▶ YOUR INSTRUCTIONS
Repeat the listing in full. Nothing may be added or left out.

▶ SUPPLIED INFORMATION
━━━━━━━━

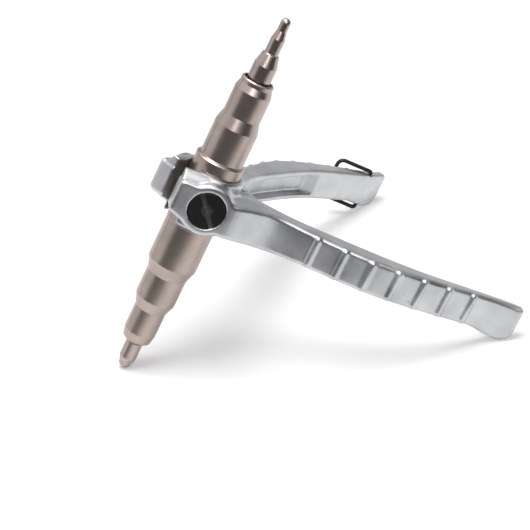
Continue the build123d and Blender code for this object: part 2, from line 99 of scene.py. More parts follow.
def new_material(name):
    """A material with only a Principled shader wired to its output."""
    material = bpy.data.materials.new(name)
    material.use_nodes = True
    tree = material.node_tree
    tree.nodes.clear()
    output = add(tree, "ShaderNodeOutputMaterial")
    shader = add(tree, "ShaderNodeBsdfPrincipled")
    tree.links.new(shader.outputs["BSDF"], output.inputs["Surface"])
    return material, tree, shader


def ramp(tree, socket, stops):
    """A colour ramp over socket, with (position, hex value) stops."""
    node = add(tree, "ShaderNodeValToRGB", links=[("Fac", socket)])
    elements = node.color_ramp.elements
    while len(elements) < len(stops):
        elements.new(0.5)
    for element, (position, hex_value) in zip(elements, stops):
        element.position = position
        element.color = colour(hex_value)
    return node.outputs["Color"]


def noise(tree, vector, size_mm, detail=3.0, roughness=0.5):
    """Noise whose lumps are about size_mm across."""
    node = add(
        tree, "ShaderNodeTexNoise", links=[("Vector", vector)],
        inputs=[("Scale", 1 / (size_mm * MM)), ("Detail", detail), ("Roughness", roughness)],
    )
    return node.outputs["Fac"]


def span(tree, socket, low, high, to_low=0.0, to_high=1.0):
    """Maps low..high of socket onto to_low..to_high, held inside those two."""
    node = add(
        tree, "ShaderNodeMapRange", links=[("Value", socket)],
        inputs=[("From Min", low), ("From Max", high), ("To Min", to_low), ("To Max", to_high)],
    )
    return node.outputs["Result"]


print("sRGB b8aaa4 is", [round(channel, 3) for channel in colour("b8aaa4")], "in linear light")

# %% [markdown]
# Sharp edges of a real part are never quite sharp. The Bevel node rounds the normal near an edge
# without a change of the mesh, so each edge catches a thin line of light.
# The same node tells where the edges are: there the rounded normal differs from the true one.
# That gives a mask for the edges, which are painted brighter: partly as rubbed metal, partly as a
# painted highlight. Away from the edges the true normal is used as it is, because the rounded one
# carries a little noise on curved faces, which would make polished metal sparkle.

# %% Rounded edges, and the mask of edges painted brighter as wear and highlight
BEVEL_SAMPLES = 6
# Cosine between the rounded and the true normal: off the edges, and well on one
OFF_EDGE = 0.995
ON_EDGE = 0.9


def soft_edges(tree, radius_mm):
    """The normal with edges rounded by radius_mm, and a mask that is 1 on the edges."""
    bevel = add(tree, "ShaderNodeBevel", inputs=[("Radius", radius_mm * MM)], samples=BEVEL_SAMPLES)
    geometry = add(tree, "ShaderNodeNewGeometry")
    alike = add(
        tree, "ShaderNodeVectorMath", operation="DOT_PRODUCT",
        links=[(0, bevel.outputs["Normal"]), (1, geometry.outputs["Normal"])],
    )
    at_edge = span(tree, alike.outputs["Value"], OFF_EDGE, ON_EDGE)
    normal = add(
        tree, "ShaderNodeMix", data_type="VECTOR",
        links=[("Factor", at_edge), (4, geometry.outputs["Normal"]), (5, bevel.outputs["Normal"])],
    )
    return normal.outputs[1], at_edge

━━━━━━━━

▶ CORRECT RESULT
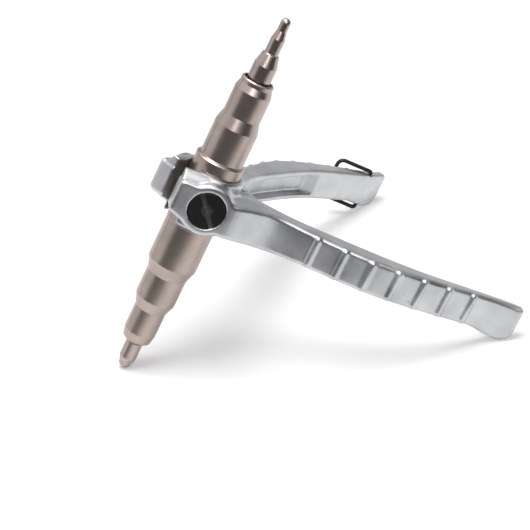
Continue the build123d and Blender code for this object: part 2, from line 99 of scene.py. More parts follow.
def new_material(name):
    """A material with only a Principled shader wired to its output."""
    material = bpy.data.materials.new(name)
    material.use_nodes = True
    tree = material.node_tree
    tree.nodes.clear()
    output = add(tree, "ShaderNodeOutputMaterial")
    shader = add(tree, "ShaderNodeBsdfPrincipled")
    tree.links.new(shader.outputs["BSDF"], output.inputs["Surface"])
    return material, tree, shader


def ramp(tree, socket, stops):
    """A colour ramp over socket, with (position, hex value) stops."""
    node = add(tree, "ShaderNodeValToRGB", links=[("Fac", socket)])
    elements = node.color_ramp.elements
    while len(elements) < len(stops):
        elements.new(0.5)
    for element, (position, hex_value) in zip(elements, stops):
        element.position = position
        element.color = colour(hex_value)
    return node.outputs["Color"]


def noise(tree, vector, size_mm, detail=3.0, roughness=0.5):
    """Noise whose lumps are about size_mm across."""
    node = add(
        tree, "ShaderNodeTexNoise", links=[("Vector", vector)],
        inputs=[("Scale", 1 / (size_mm * MM)), ("Detail", detail), ("Roughness", roughness)],
    )
    return node.outputs["Fac"]


def span(tree, socket, low, high, to_low=0.0, to_high=1.0):
    """Maps low..high of socket onto to_low..to_high, held inside those two."""
    node = add(
        tree, "ShaderNodeMapRange", links=[("Value", socket)],
        inputs=[("From Min", low), ("From Max", high), ("To Min", to_low), ("To Max", to_high)],
    )
    return node.outputs["Result"]


print("sRGB b8aaa4 is", [round(channel, 3) for channel in colour("b8aaa4")], "in linear light")

# %% [markdown]
# Sharp edges of a real part are never quite sharp. The Bevel node rounds the normal near an edge
# without a change of the mesh, so each edge catches a thin line of light.
# The same node tells where the edges are: there the rounded normal differs from the true one.
# That gives a mask for the edges, which are painted brighter: partly as rubbed metal, partly as a
# painted highlight. Away from the edges the true normal is used as it is, because the rounded one
# carries a little noise on curved faces, which would make polished metal sparkle.

# %% Rounded edges, and the mask of edges painted brighter as wear and highlight
BEVEL_SAMPLES = 6
# Cosine between the rounded and the true normal: off the edges, and well on one
OFF_EDGE = 0.995
ON_EDGE = 0.9


def soft_edges(tree, radius_mm):
    """The normal with edges rounded by radius_mm, and a mask that is 1 on the edges."""
    bevel = add(tree, "ShaderNodeBevel", inputs=[("Radius", radius_mm * MM)], samples=BEVEL_SAMPLES)
    geometry = add(tree, "ShaderNodeNewGeometry")
    alike = add(
        tree, "ShaderNodeVectorMath", operation="DOT_PRODUCT",
        links=[(0, bevel.outputs["Normal"]), (1, geometry.outputs["Normal"])],
    )
    at_edge = span(tree, alike.outputs["Value"], OFF_EDGE, ON_EDGE)
    normal = add(
        tree, "ShaderNodeMix", data_type="VECTOR",
        links=[("Factor", at_edge), (4, geometry.outputs["Normal"]), (5, bevel.outputs["Normal"])],
    )
    return normal.outputs[1], at_edge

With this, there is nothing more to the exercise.